→ **RECORDED INFORMATION**
==========

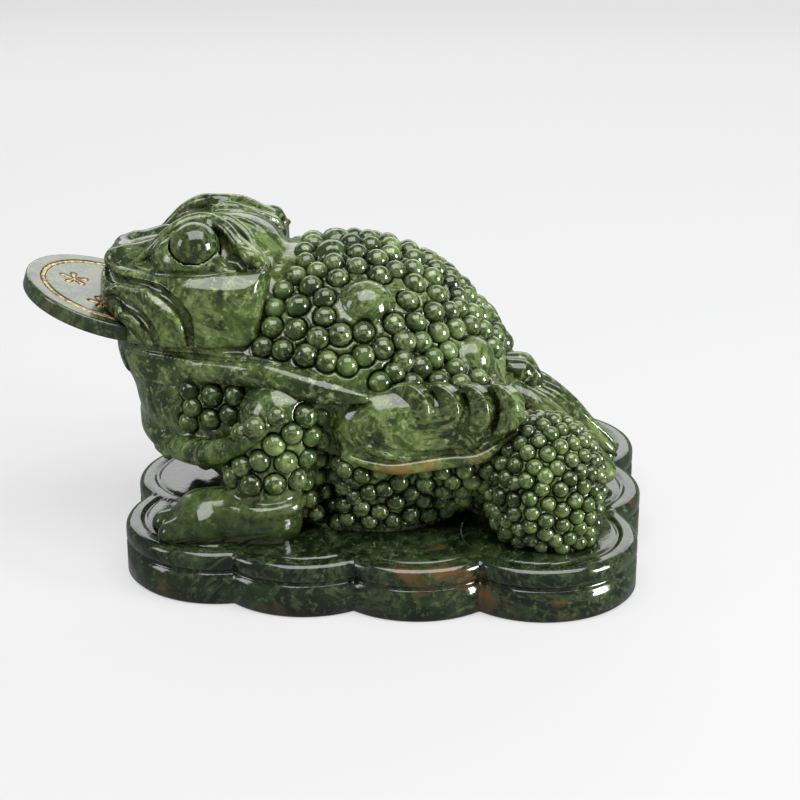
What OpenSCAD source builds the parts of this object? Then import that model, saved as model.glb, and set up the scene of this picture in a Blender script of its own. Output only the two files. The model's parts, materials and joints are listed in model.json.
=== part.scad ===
// Three-legged jade toad sitting on a plinth of overlapping coins, with a loose coin in its mouth.
// The toad faces -X, its left flank faces -Y and +Z is up. Its one hind leg is on its left.
// The origin is the centre of the plinth's underside.
// Everything but the loose coin and its gilding is carved from one block; each carved member is a
// node of its own, and the members meet face to face on flat planes.

/* [Plinth] */
// Length of the plinth, nose to tail
plinth_length = 192; // [184:1:204]
// Width of the plinth, flank to flank
plinth_width = 162; // [154:1:172]
// Height of the plinth, two layers of coins
plinth_height = 20; // [16:1:22]
// Diameter of each coin carved round the plinth
plinth_coin_d = 70; // [66:1:74]
// Rounding of the plinth's upper edge
plinth_edge = 4; // [1:0.5:6]
// Height of the groove between the two layers
plinth_groove_z = 12.5; // [9:0.5:13]
// Depth of the groove between the two layers
plinth_groove = 1.5; // [0.5:0.25:2]

/* [Mouth coin] */
// Diameter of the loose coin
coin_d = 64.5; // [60:0.5:66]
// Thickness of the loose coin
coin_t = 6; // [5:0.25:7]
// Clearance round the loose coin in the mouth
coin_gap = 0.5; // [0.3:0.1:1]
// Upward tilt of the coin's front edge and of the mouth
mouth_pitch = 18; // [14:1:20]
// Distance from the plinth's centre forward to the coin's centre
coin_reach = 105; // [102:1:110]
// Height of the coin's centre
coin_level = 89.4; // [87:0.1:91]
// Depth of the engraved and gilded lines
engraving = 0.6; // [0.3:0.1:1]

/* [Toad] */
// Diameter of each eyeball
eye_d = 19; // [17:0.5:21]
// Distance of each eyeball's centre from the mid-plane
eye_side = 24; // [22:0.5:26]
// Height of the throat, where the jaw meets the chest
throat_z = 71; // [68:1:74]
// Distance behind the coin's centre where the neck meets the back
neck_back = 66; // [62:1:70]
// Lean of the planes at the throat and at the neck
head_pitch = 6; // [3:1:9]

/* [Flank coins] */
// Diameter of each coin in the string on the flank
string_coin_d = 18; // [16:0.5:20]
// Spacing of the coins along the string
string_pitch = 10.5; // [9:0.5:11]
// Number of coins in the string
string_count = 4; // [3:1:4]

/* [Hidden] */

jade = [0.20, 0.30, 0.14];
dark_jade = [0.13, 0.21, 0.10];
light_jade = [0.30, 0.41, 0.20];
gold = [0.80, 0.60, 0.25];

round_fn = 72;
mass_fn = 26;
far = 400;
left = -1;
right = 1;

// Where the toad's parts end and the plinth begins
deck = plinth_height;

// Centres of the plinth's coins, from its length and width
end_x = plinth_length / 2 - plinth_coin_d / 2;
side_y = plinth_width / 2 - plinth_coin_d / 2;
side_coins = [[-0.95, 0.84], [-0.42, 1], [0.24, 1], [0.97, 0.93]];

// The mouth slot runs from the lip to just behind the coin
slot_r = coin_d / 2 + coin_gap;
slot_half = coin_t / 2 + coin_gap;
slot_sides = 12;
head_room = 90;
ring_r = 0.8 * coin_d / 2;
ring_w = 1.4;
petal_r = 3.2;
petal_ring_r = 15;
petal_count = 4;

// Zones of the torso that other members fill, as [low corner, high corner] on the +Y side
arm_zone = [[-120, 36, deck], [-17, 90, 76]];
thigh_zone = [[38, 30, deck], [120, 90, 82]];
flank_zone = [[-17, 50, 44], [38, 90, 82]];
string_zone = [[0, 50, 60], [53, 90, 82]];
tail_zone = [[44, -30, deck], [120, 30, 90]];

// The coins of the flank string
string_first_x = 12;
string_level = 69;
string_depth = 7;
string_step = 0.6;

// ---------- helpers ----------

module ball(mass) {
    translate([mass[0], mass[1], mass[2]]) sphere(r = mass[3], $fn = mass_fn);
}

// One smooth mass through a row of balls, each [x, y, z, radius]
module mass(balls) {
    hull() for (b = balls) ball(b);
}

// The same with every ball repeated on the other side of the mid-plane
module paired_mass(balls) {
    hull() for (b = balls, side = [left, right]) ball([b[0], side * b[1], b[2], b[3]]);
}

module zone(corners) {
    translate(corners[0]) cube(corners[1] - corners[0]);
}

// Puts a member drawn on the +Y side on the chosen side
module on_side(side) {
    mirror([0, side == left ? 1 : 0, 0]) children();
}

// The coin's own frame: origin at its centre, -X out of the mouth, +Z through its face
module mouth_frame() {
    translate([-coin_reach, 0, coin_level]) rotate([0, mouth_pitch, 0]) children();
}

// The space of the head and jaw: above the throat's plane and in front of the neck's
module head_space() {
    translate([-coin_reach, 0, throat_z]) rotate([0, head_pitch, 0])
        translate([-head_room, -head_room, 0]) cube([head_room + neck_back, 2 * head_room, head_room]);
}

// The slab between two heights above the middle of the coin, in the mouth's own plane
module mouth_slab(low_z, high_z) {
    mouth_frame() translate([-head_room, -head_room, low_z])
        cube([2 * head_room, 2 * head_room, high_z - low_z]);
}

// The path of the loose coin out of the mouth; its back wall is a row of flats round the coin
module coin_path() {
    corner_r = slot_r / cos(180 / slot_sides);
    mouth_frame() translate([0, 0, -slot_half]) {
        rotate([0, 0, 180 / slot_sides]) cylinder(r = corner_r, h = 2 * slot_half + 1, $fn = slot_sides);
        translate([-coin_d, -slot_r, 0]) cube([coin_d, 2 * slot_r, 2 * slot_half + 1]);
    }
}

// ---------- plinth ----------

// Half section of one plinth coin: two layers with a groove between and a rounded upper edge
module plinth_coin_section() {
    r = plinth_coin_d / 2;
    edge_steps = 5;
    edge = [for (i = [0:edge_steps]) let (a = 90 * i / edge_steps)
        [r - plinth_edge + plinth_edge * cos(a), plinth_height - plinth_edge + plinth_edge * sin(a)]];
    polygon(concat(
        [[0, 0], [r - 1, 0], [r, 1], [r, plinth_groove_z - plinth_groove],
         [r - plinth_groove, plinth_groove_z], [r, plinth_groove_z + plinth_groove]],
        edge,
        [[0, plinth_height]]
    ));
}

module plinth_coin() {
    rotate_extrude($fn = round_fn) plinth_coin_section();
}

module coin_plinth() color(dark_jade) {
    for (side = [left, right]) {
        translate([side * end_x, 0, 0]) plinth_coin();
        for (c = side_coins) translate([c[0] * end_x, side * c[1] * side_y, 0]) plinth_coin();
    }
    translate([-end_x, -side_y, 0]) cube([2 * end_x, 2 * side_y, plinth_height]);
}

// ---------- body ----------

module torso_mass() {
    paired_mass([
        [-67, 10, 44, 22],    // chest, low
        [-66, 12, 66, 25],    // chest, high
        [-14, 14, 84, 33],    // hump behind the head
        [-28, 26, 74, 32],    // shoulder
        [12, 20, 68, 35],     // rump
        [-8, 32, 48, 27],     // belly, front
        [22, 32, 50, 26],     // belly, rear
        [0, 20, 40, 26]       // belly, low
    ]);
}

module torso() color(jade) difference() {
    torso_mass();
    translate([-far / 2, -far / 2, deck - far]) cube(far);
    head_space();
    zone(tail_zone);
    on_side(left) zone(thigh_zone);
    for (side = [left, right]) on_side(side) {
        zone(arm_zone);
        zone(flank_zone);
        zone(string_zone);
    }
}

module skull_mass() {
    paired_mass([
        [-92, 13, 102, 11],   // snout
        [-84, 21, 93, 13],    // upper lip
        [-64, 9, 114, 13],    // brow
        [-55, 8, 115, 12],    // crest
        [-60, 24, 96, 16],    // cheek
        [-40, 22, 95, 22]     // neck
    ]);
}

module eyeball(side) {
    translate([-67, side * eye_side, 117.5]) sphere(d = eye_d, $fn = round_fn);
}

module head() color(jade) difference() {
    intersection() {
        skull_mass();
        head_space();
        mouth_slab(slot_half, head_room);
    }
    eyeball(left);
    eyeball(right);
}

module eye_left() color(light_jade) eyeball(left);

module eye_right() color(light_jade) eyeball(right);

module jaw_mass() {
    paired_mass([
        [-88, 15, 86, 14],    // chin
        [-74, 22, 90, 16],    // corner of the mouth
        [-62, 20, 80, 22],    // throat
        [-42, 22, 88, 24]     // neck
    ]);
}

module lower_jaw() color(jade) difference() {
    intersection() {
        jaw_mass();
        head_space();
        mouth_slab(-head_room, slot_half);
    }
    coin_path();
}

// ---------- legs ----------

// The arm and the foot; the top of the arm stops at the throat
module front_leg(side) on_side(side) difference() {
    intersection() {
        union() {
            mass([[-34, 40, 58, 17], [-34, 48, 50, 15], [-42, 50, 34, 12]]);
            mass([[-42, 50, 25, 11], [-62, 55, 24, 10], [-66, 44, 23, 9], [-75, 50, 22, 7]]);
        }
        zone(arm_zone);
    }
    head_space();
}

module front_leg_left() color(jade) front_leg(left);

module front_leg_right() color(jade) front_leg(right);

module hind_leg() color(light_jade) on_side(left) difference() {
    intersection() {
        mass([[58, 46, 52, 16], [60, 50, 42, 20], [61, 52, 34, 19], [48, 40, 54, 15]]);
        zone(thigh_zone);
    }
    zone(string_zone);
}

module tail() color(jade) intersection() {
    union() {
        mass([[44, 0, 60, 18], [58, 0, 50, 14], [60, 0, 34, 16]]);
        mass([[58, 0, 50, 14], [78, 0, 34, 10], [76, 0, 26, 10]]);
    }
    zone(tail_zone);
}

// ---------- flank ----------

// The string's coins lie on the flank like shingles, each a little prouder than the one behind it
module coin_string(side) on_side(side) intersection() {
    for (i = [0:string_count - 1])
        translate([string_first_x + i * string_pitch, string_zone[0][1], string_level])
            rotate([-90, 0, 0])
                cylinder(
                    d = string_coin_d,
                    h = string_depth + (string_count - 1 - i) * string_step,
                    $fn = round_fn
                );
    zone(string_zone);
}

module coin_string_left() color(light_jade) coin_string(left);

module coin_string_right() color(light_jade) coin_string(right);

// A broad smooth fold that hangs off the shoulder and sweeps back under the coin string
module flank_ribbon(side) on_side(side) difference() {
    intersection() {
        union() {
            mass([[-9, 48, 74, 9], [-8, 48, 58, 11]]);
            mass([[-8, 48, 56, 10], [34, 48, 54, 9]]);
        }
        zone(flank_zone);
    }
    zone(string_zone);
}

module flank_ribbon_left() color(dark_jade) flank_ribbon(left);

module flank_ribbon_right() color(dark_jade) flank_ribbon(right);

// ---------- loose coin ----------

module coin_engraving(depth) {
    translate([0, 0, coin_t / 2 - depth]) difference() {
        cylinder(r = ring_r + ring_w / 2, h = depth, $fn = round_fn);
        translate([0, 0, -depth]) cylinder(r = ring_r - ring_w / 2, h = 3 * depth, $fn = round_fn);
    }
    for (i = [0:petal_count - 1]) rotate([0, 0, i * 360 / petal_count])
        translate([petal_ring_r, 0, coin_t / 2 - depth]) cylinder(r = petal_r, h = depth, $fn = round_fn);
}

module coin_section() {
    r = coin_d / 2;
    edge = 0.8;
    polygon([
        [0, -coin_t / 2], [r - edge, -coin_t / 2], [r, -coin_t / 2 + edge],
        [r, coin_t / 2 - edge], [r - edge, coin_t / 2], [0, coin_t / 2]
    ]);
}

module mouth_coin() color(dark_jade) mouth_frame() difference() {
    rotate_extrude($fn = round_fn) coin_section();
    coin_engraving(engraving);
}

module coin_gilding() color(gold) mouth_frame() coin_engraving(engraving);

// ---------- output ----------

coin_plinth();
torso();
head();
lower_jaw();
eye_left();
eye_right();
front_leg_left();
front_leg_right();
hind_leg();
tail();
flank_ribbon_left();
flank_ribbon_right();
coin_string_left();
coin_string_right();
mouth_coin();
coin_gilding();
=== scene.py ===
"""The looks of a three-legged jade toad on a plinth of coins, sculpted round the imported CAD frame.

Every carved member is modelled in clay: a grid of signed distances to which smooth masses are
added, and from which grooves, sockets and creases are cut, as a carver does. Its skin becomes a mesh.
Places are in millimetres in the row frame: the toad faces -X, its left flank faces -Y, +Z is up.
"""
import json
import math

import bpy
import numpy as np
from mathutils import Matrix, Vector


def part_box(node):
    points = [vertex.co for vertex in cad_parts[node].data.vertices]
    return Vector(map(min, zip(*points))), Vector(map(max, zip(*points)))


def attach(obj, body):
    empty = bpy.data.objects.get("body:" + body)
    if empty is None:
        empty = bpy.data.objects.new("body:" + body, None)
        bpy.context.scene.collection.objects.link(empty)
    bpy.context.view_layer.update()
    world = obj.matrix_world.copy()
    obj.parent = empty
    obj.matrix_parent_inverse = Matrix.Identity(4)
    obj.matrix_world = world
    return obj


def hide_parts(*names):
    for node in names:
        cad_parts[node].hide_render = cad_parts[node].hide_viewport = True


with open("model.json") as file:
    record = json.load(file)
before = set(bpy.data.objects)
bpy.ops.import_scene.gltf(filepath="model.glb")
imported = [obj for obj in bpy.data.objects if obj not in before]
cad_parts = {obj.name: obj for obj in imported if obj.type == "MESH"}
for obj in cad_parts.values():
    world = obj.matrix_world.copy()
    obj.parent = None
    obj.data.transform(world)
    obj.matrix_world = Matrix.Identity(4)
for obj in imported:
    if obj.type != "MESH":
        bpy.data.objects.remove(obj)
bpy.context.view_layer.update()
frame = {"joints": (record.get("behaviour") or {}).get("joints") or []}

MM = 0.001
FAR = 1.0e3
SIDES = {"left": -1, "right": 1}

# ---------- places taken from the frame ----------


def corners(node):
    """Lowest and highest corner of a CAD node, in millimetres."""
    low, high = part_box(node)
    return np.array(low) / MM, np.array(high) / MM


def middle(node):
    """Middle of a CAD node's box, in millimetres."""
    low, high = corners(node)
    return (low + high) / 2


EYE = middle("eye_right")
EYE_R = (corners("eye_right")[1] - corners("eye_right")[0])[0] / 2
PLINTH_HIGH = corners("coin_plinth")[1]
DECK = PLINTH_HIGH[2]

# ---------- clay ----------

CELL_CORNERS = [(x, y, z) for x in (0, 1) for y in (0, 1) for z in (0, 1)]


def melt(a, b, blend):
    """The nearer of two distances, rounded where they meet."""
    if blend <= 0:
        return np.minimum(a, b)
    near = np.maximum(blend - np.abs(a - b), 0) / blend
    return np.minimum(a, b) - near * near * blend / 4


class Shape:
    """A distance function and the box that holds the shape."""

    def __init__(self, distance, low, high):
        self.distance = distance
        self.low = np.array(low, float)
        self.high = np.array(high, float)


def turned(angles):
    """Rotation matrix from degrees about X, then Y, then Z."""
    ax, ay, az = np.radians(angles)
    about_x = np.array([[1, 0, 0], [0, np.cos(ax), -np.sin(ax)], [0, np.sin(ax), np.cos(ax)]])
    about_y = np.array([[np.cos(ay), 0, np.sin(ay)], [0, 1, 0], [-np.sin(ay), 0, np.cos(ay)]])
    about_z = np.array([[np.cos(az), -np.sin(az), 0], [np.sin(az), np.cos(az), 0], [0, 0, 1]])
    return about_z @ about_y @ about_x


def own_axes(centre, turn, x, y, z):
    """Coordinates in a shape's own turned axes."""
    x, y, z = x - centre[0], y - centre[1], z - centre[2]
    if turn is None:
        return x, y, z
    m = turned(turn)
    return tuple(m[0, i] * x + m[1, i] * y + m[2, i] * z for i in range(3))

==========

→ **BRIEF**
Exactly and exclusively, reproduce the lines that start at the line containing "module mouth_coin() color(dark_jade)" and end at the line containing "before = set(bpy.data.objects)", inclusive of both.

→ **WORKED SOLUTION**
module mouth_coin() color(dark_jade) mouth_frame() difference() {
    rotate_extrude($fn = round_fn) coin_section();
    coin_engraving(engraving);
}

module coin_gilding() color(gold) mouth_frame() coin_engraving(engraving);

// ---------- output ----------

coin_plinth();
torso();
head();
lower_jaw();
eye_left();
eye_right();
front_leg_left();
front_leg_right();
hind_leg();
tail();
flank_ribbon_left();
flank_ribbon_right();
coin_string_left();
coin_string_right();
mouth_coin();
coin_gilding();
=== scene.py ===
"""The looks of a three-legged jade toad on a plinth of coins, sculpted round the imported CAD frame.

Every carved member is modelled in clay: a grid of signed distances to which smooth masses are
added, and from which grooves, sockets and creases are cut, as a carver does. Its skin becomes a mesh.
Places are in millimetres in the row frame: the toad faces -X, its left flank faces -Y, +Z is up.
"""
import json
import math

import bpy
import numpy as np
from mathutils import Matrix, Vector


def part_box(node):
    points = [vertex.co for vertex in cad_parts[node].data.vertices]
    return Vector(map(min, zip(*points))), Vector(map(max, zip(*points)))


def attach(obj, body):
    empty = bpy.data.objects.get("body:" + body)
    if empty is None:
        empty = bpy.data.objects.new("body:" + body, None)
        bpy.context.scene.collection.objects.link(empty)
    bpy.context.view_layer.update()
    world = obj.matrix_world.copy()
    obj.parent = empty
    obj.matrix_parent_inverse = Matrix.Identity(4)
    obj.matrix_world = world
    return obj


def hide_parts(*names):
    for node in names:
        cad_parts[node].hide_render = cad_parts[node].hide_viewport = True


with open("model.json") as file:
    record = json.load(file)
before = set(bpy.data.objects)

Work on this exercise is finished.